Without a clear question, teams accumulate variables that are difficult to validate and rarely used.
Control measurement confidence
Sensor range, calibration, installation, sampling frequency and environmental effects determine whether a value can be trusted.
A data point should carry enough context to distinguish a genuine change from measurement drift or a different operating condition.
Use consistent definitions
Terms such as sailing time, port time, consumption, distance and waiting must be defined consistently across vessel, office and software systems.
Small definition differences can distort benchmarking and regulatory reporting.
Assign ownership and response thresholds
Someone must review exceptions, investigate causes and close actions.
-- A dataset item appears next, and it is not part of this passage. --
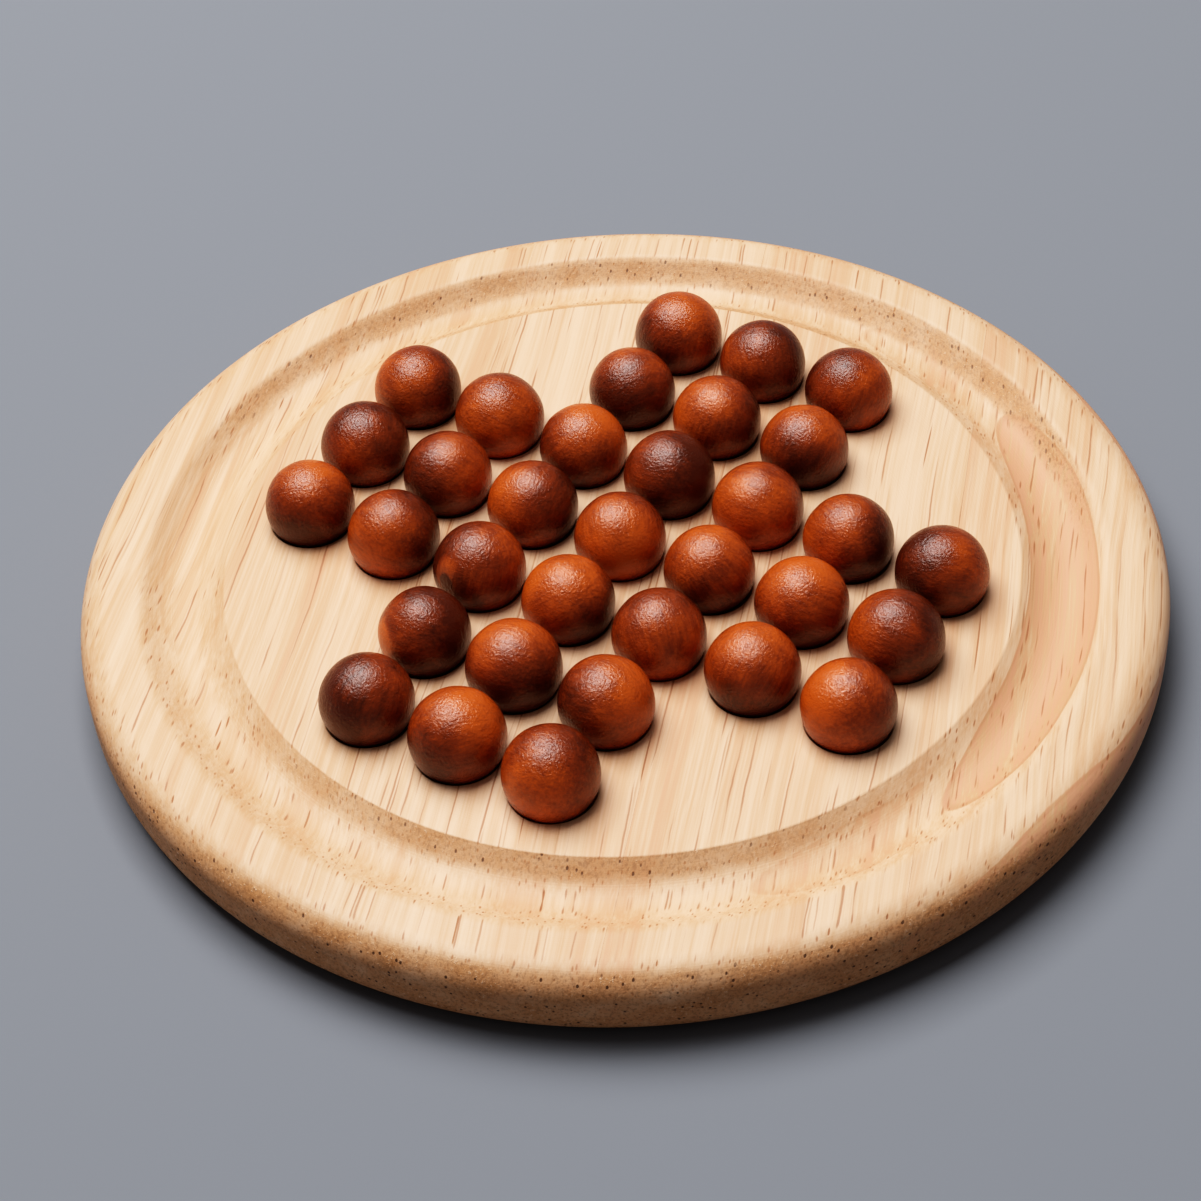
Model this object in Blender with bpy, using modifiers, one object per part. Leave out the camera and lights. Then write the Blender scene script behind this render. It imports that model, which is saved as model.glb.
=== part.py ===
"""Marble solitaire board: a round board glued up from four staves, with a ring groove and 33 seated wooden balls.

The frame's origin is at the middle of the flat underside. +Z is up, +X and +Y run along the rows of cups.
"""

import math

import bmesh
import bpy
from mathutils import Matrix, Vector

OBJECT_NAME = "marble_solitaire_board"

# Driving dimensions, in metres.
PITCH = 0.020  # from one cup's centre to the next
BALL_RADIUS = 0.009
SEAT_DEPTH = 0.005  # how far a ball's lowest point lies below the board's top face
BOARD_RADIUS = 0.1072
BOARD_THICKNESS = 0.016
TOP_EDGE_RADIUS = 0.0048
BOTTOM_EDGE_RADIUS = 0.0064
GROOVE_INNER_RADIUS = 0.0784
GROOVE_OUTER_RADIUS = 0.0948
GROOVE_FLOOR_RADIUS = 0.0100  # the round of the groove's floor, in section
GROOVE_WALL_SLOPE = math.radians(32)  # of the straight walls between the floor and the edges
GAP = 0.0003  # between pieces that touch

# The board is glued up from straight-grained staves. The glue lines run along the grain.
ACROSS_GRAIN_ANGLE = math.radians(19.6)  # from +X to the direction across the staves
GLUE_LINES = (-0.0364, 0.0144, 0.0650)  # how far across each glue line lies from the centre

# The cross of cups: full rows are seven long, and the four arms are three wide.
REACH = 3  # the outermost row or column, counted from the centre
ARM_HALF_WIDTH = 1
COLUMN_LETTERS = "abcdefg"

# How finely the round shapes are faceted.
BOARD_SEGMENTS = 72
FLOOR_STEPS = 4
EDGE_STEPS = 4
BALL_SEGMENTS = 16
BALL_RINGS = 8
CUP_SEGMENTS = 16
CUP_RINGS = 8

# Finishes: linear colour, roughness and metallic value.
STAVE_COLOURS = (
    (0.81, 0.62, 0.41, 1.0),
    (0.78, 0.58, 0.37, 1.0),
    (0.84, 0.66, 0.44, 1.0),
    (0.80, 0.57, 0.39, 1.0),
)
STAVE_ROUGHNESS = 0.5
BALL_COLOUR = (0.24, 0.055, 0.016, 1.0)
BALL_ROUGHNESS = 0.35
WOOD_METALLIC = 0.0

MERGE_DISTANCE = 0.00001


def clear_scene():
    """Removes every object that a new file starts with."""
    for item in list(bpy.data.objects):
        bpy.data.objects.remove(item, do_unlink=True)


def new_collection(name):
    """A collection linked to the scene."""
    collection = bpy.data.collections.new(name)
    bpy.context.scene.collection.children.link(collection)
    return collection


def new_object(name, mesh, collection):
    """An object for a mesh, in a collection."""
    item = bpy.data.objects.new(name, mesh)
    collection.objects.link(item)
    return item


def finish(name, colour, roughness):
    """A plain Principled material."""
    material = bpy.data.materials.new(name)
    material.use_nodes = True
    shader = material.node_tree.nodes["Principled BSDF"]
    shader.inputs["Base Color"].default_value = colour
    shader.inputs["Roughness"].default_value = roughness
    shader.inputs["Metallic"].default_value = WOOD_METALLIC
    return material


def arc(centre, radius, start, end, steps):
    """Points (radius from the axis, height) along an arc, from one angle to another, both ends included."""
    angles = [start + (end - start) * step / steps for step in range(steps + 1)]
    return [(centre[0] + radius * math.cos(a), centre[1] + radius * math.sin(a)) for a in angles]


def board_profile():
    """The turned outline, from the groove's inner edge over the rim and down to the underside."""
    half_width = (GROOVE_OUTER_RADIUS - GROOVE_INNER_RADIUS) / 2
    wall_width = half_width - GROOVE_FLOOR_RADIUS * math.sin(GROOVE_WALL_SLOPE)
    floor_edge_height = BOARD_THICKNESS - wall_width * math.tan(GROOVE_WALL_SLOPE)
    floor_centre = (
        GROOVE_INNER_RADIUS + half_width,
        floor_edge_height + GROOVE_FLOOR_RADIUS * math.cos(GROOVE_WALL_SLOPE),
    )
    down = -math.pi / 2
    floor = arc(floor_centre, GROOVE_FLOOR_RADIUS, down - GROOVE_WALL_SLOPE, down + GROOVE_WALL_SLOPE, FLOOR_STEPS)
    groove = [(GROOVE_INNER_RADIUS, BOARD_THICKNESS), *floor, (GROOVE_OUTER_RADIUS, BOARD_THICKNESS)]
    top_centre = (BOARD_RADIUS - TOP_EDGE_RADIUS, BOARD_THICKNESS - TOP_EDGE_RADIUS)
    top_edge = arc(top_centre, TOP_EDGE_RADIUS, math.pi / 2, 0.0, EDGE_STEPS)
    bottom_centre = (BOARD_RADIUS - BOTTOM_EDGE_RADIUS, BOTTOM_EDGE_RADIUS)
    bottom_edge = arc(bottom_centre, BOTTOM_EDGE_RADIUS, 0.0, down, EDGE_STEPS)
    return groove + top_edge + bottom_edge


def turned_blank(collection):
    """The whole board before it is divided: the outline turned about Z, with its top and underside closed."""
    mesh = bpy.data.meshes.new("board_outline")
    points = [(radius, 0.0, height) for radius, height in board_profile()]
    mesh.from_pydata(points, [(i, i + 1) for i in range(len(points) - 1)], [])
    outline = new_object("board_outline", mesh, collection)
    screw = outline.modifiers.new("turn", "SCREW")
    screw.axis = "Z"
    screw.angle = 2 * math.pi
    screw.steps = BOARD_SEGMENTS
    screw.render_steps = BOARD_SEGMENTS
    screw.use_merge_vertices = True
    screw.merge_threshold = MERGE_DISTANCE
    evaluated = outline.evaluated_get(bpy.context.evaluated_depsgraph_get())
    blank = bpy.data.meshes.new_from_object(evaluated)
    bpy.data.objects.remove(outline, do_unlink=True)
    shape = bmesh.new()
    shape.from_mesh(blank)
    bmesh.ops.remove_doubles(shape, verts=shape.verts, dist=MERGE_DISTANCE)
    bmesh.ops.holes_fill(shape, edges=shape.edges)
    bmesh.ops.recalc_face_normals(shape, faces=shape.faces)
    shape.to_mesh(blank)
    shape.free()
    return blank


def squares():
    """Each cup's name and the place of its centre: columns a to g along +X, rows 1 to 7 along +Y."""
    found = []
    for row in range(-REACH, REACH + 1):
        for column in range(-REACH, REACH + 1):
            if min(abs(row), abs(column)) <= ARM_HALF_WIDTH:
                name = f"{COLUMN_LETTERS[column + REACH]}{row + REACH + 1}"
                found.append((name, Vector((column * PITCH, row * PITCH, ball_height()))))
    return found


def ball_height():
    """The height of a seated ball's centre."""
    return BOARD_THICKNESS - SEAT_DEPTH + BALL_RADIUS


def cup_cutter(collection):
    """One cutter with a ball for each cup. Its flat facets clear the ball by the gap."""
    facet_inset = math.cos(math.pi / CUP_SEGMENTS) * math.cos(math.pi / CUP_RINGS / 2)
    cup_radius = (BALL_RADIUS + GAP) / facet_inset
    shape = bmesh.new()
    for _, centre in squares():
        bmesh.ops.create_uvsphere(
            shape,
            u_segments=CUP_SEGMENTS,
            v_segments=CUP_RINGS,
            radius=cup_radius,
            matrix=Matrix.Translation(centre),
        )
    mesh = bpy.data.meshes.new("cup_cutter")
    shape.to_mesh(mesh)
    shape.free()
    return as_cutter(new_object("cup_cutter", mesh, collection))


def stave_cutter(name, low, high, collection):
    """A box over the whole board's length that keeps what lies between two places across the grain."""
    margin = 2.0  # the box reaches past the board by this many times the board's own size
    shape = bmesh.new()
    size = Matrix.Diagonal((high - low, BOARD_RADIUS * 2 * margin, BOARD_THICKNESS * 2 * margin, 1.0))
    place = Matrix.Translation(((low + high) / 2, 0.0, BOARD_THICKNESS / 2))
    turn = Matrix.Rotation(ACROSS_GRAIN_ANGLE, 4, "Z")
    bmesh.ops.create_cube(shape, size=1.0, matrix=turn @ place @ size)
    mesh = bpy.data.meshes.new(name)
    shape.to_mesh(mesh)
    shape.free()
    return as_cutter(new_object(name, mesh, collection))


def as_cutter(item):
    """Marks an object as a tool that is never shown."""
    item.hide_render = True
    item.display_type = "WIRE"
    return item


def cut(item, cutter, operation):
    """Adds a Boolean to an object."""
    boolean = item.modifiers.new(cutter.name, "BOOLEAN")
    boolean.operation = operation
    boolean.solver = "EXACT"
    boolean.object = cutter


def make_staves(parts, cutters):
    """The four glued staves, from the -X side to the +X side."""
    blank = turned_blank(parts)
    cups = cup_cutter(cutters)
    outside = BOARD_RADIUS + PITCH
    edges = (-outside, *GLUE_LINES, outside)
    for index, colour in enumerate(STAVE_COLOURS):
        name = f"board_stave_{index + 1}"
        low = edges[index] + GAP / 2
        high = edges[index + 1] - GAP / 2
        stave = new_object(name, blank.copy(), parts)
        stave.data.materials.append(finish(f"{name}_wood", colour, STAVE_ROUGHNESS))
        cut(stave, stave_cutter(f"{name}_cutter", low, high, cutters), "INTERSECT")
        cut(stave, cups, "DIFFERENCE")


def make_balls(parts):
    """The 33 loose balls, each seated in its own cup, with its origin at its centre."""
    shape = bmesh.new()
    bmesh.ops.create_uvsphere(shape, u_segments=BALL_SEGMENTS, v_segments=BALL_RINGS, radius=BALL_RADIUS)
    mesh = bpy.data.meshes.new("ball")
    shape.to_mesh(mesh)
    shape.free()
    mesh.shade_smooth()
    for square, centre in squares():
        own_mesh = mesh.copy()
        ball = new_object(f"ball_{square}", own_mesh, parts)
        ball.location = centre
        own_mesh.materials.append(finish(f"{ball.name}_stain", BALL_COLOUR, BALL_ROUGHNESS))
    bpy.data.meshes.remove(mesh)


def main():
    clear_scene()
    parts = new_collection(OBJECT_NAME)
    cutters = new_collection(f"{OBJECT_NAME}_cutters")
    make_staves(parts, cutters)
    make_balls(parts)


main()
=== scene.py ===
"""Marble solitaire board.

Four glued staves of pale wood, turned with a ring groove, and 33 stained wooden balls.
"""

import math
import random

import bmesh
import bpy
from bpy.props import FloatProperty, FloatVectorProperty, IntProperty, PointerProperty
from mathutils import Euler, Matrix, Vector, noise


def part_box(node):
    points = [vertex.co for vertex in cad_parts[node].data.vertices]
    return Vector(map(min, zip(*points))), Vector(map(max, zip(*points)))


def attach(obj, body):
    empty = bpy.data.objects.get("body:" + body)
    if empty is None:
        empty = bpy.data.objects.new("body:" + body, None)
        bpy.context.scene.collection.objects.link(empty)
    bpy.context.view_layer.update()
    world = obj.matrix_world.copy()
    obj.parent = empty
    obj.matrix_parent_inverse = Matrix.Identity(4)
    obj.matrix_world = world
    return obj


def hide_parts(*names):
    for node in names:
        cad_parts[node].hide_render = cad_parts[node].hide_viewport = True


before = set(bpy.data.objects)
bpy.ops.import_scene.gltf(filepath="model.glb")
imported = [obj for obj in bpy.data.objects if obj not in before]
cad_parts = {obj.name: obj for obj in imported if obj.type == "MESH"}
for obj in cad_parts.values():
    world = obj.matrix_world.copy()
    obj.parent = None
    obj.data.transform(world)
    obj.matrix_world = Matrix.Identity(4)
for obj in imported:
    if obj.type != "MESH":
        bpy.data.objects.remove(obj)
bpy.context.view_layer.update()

bl_info = {
    "name": "Marble Solitaire Board",
    "version": (1, 0, 0),
    "blender": (4, 5, 0),
    "location": "3D View > Sidebar > Solitaire",
    "description": "Builds a turned and edge-glued solitaire board with its stained wooden balls",
    "category": "Object",
}

MM = 0.001
UP = math.pi / 2

BOARD_BODY = "board"
STAVES = sorted(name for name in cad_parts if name.startswith("board_stave_"))
BALLS = sorted(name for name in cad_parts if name.startswith("ball_"))
ACROSS_GRAIN = math.radians(19.6)  # from +X to the direction across the staves
LACQUER_IOR = 1.5


def across(point):
    """How far a point lies across the grain, from the board's middle."""
    return point.x * math.cos(ACROSS_GRAIN) + point.y * math.sin(ACROSS_GRAIN)


def stave_edges(name):
    """The lowest and highest place across the grain that a stave of the frame reaches."""
    places = [across(vertex.co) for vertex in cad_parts[name].data.vertices]
    return min(places), max(places)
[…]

A dashboard without ownership becomes a display rather than a control.
Thresholds should distinguish normal variation from conditions requiring technical or commercial intervention.
Preserve human explanation
Chief engineers, masters and operators can explain weather, manoeuvring, cargo condition and equipment limitations that are invisible in a raw data stream.
The strongest systems combine measured data with disciplined operational commentary.
Practical review checklist
- Decision the data must support
- Sensor and calibration confidence
- Consistent definitions
- Exception thresholds
- Named action owner
- Operational context and close-out
Professional note: Confirm the latest class, flag, maker, contractual and vessel-specific requirements before acting on general guidance.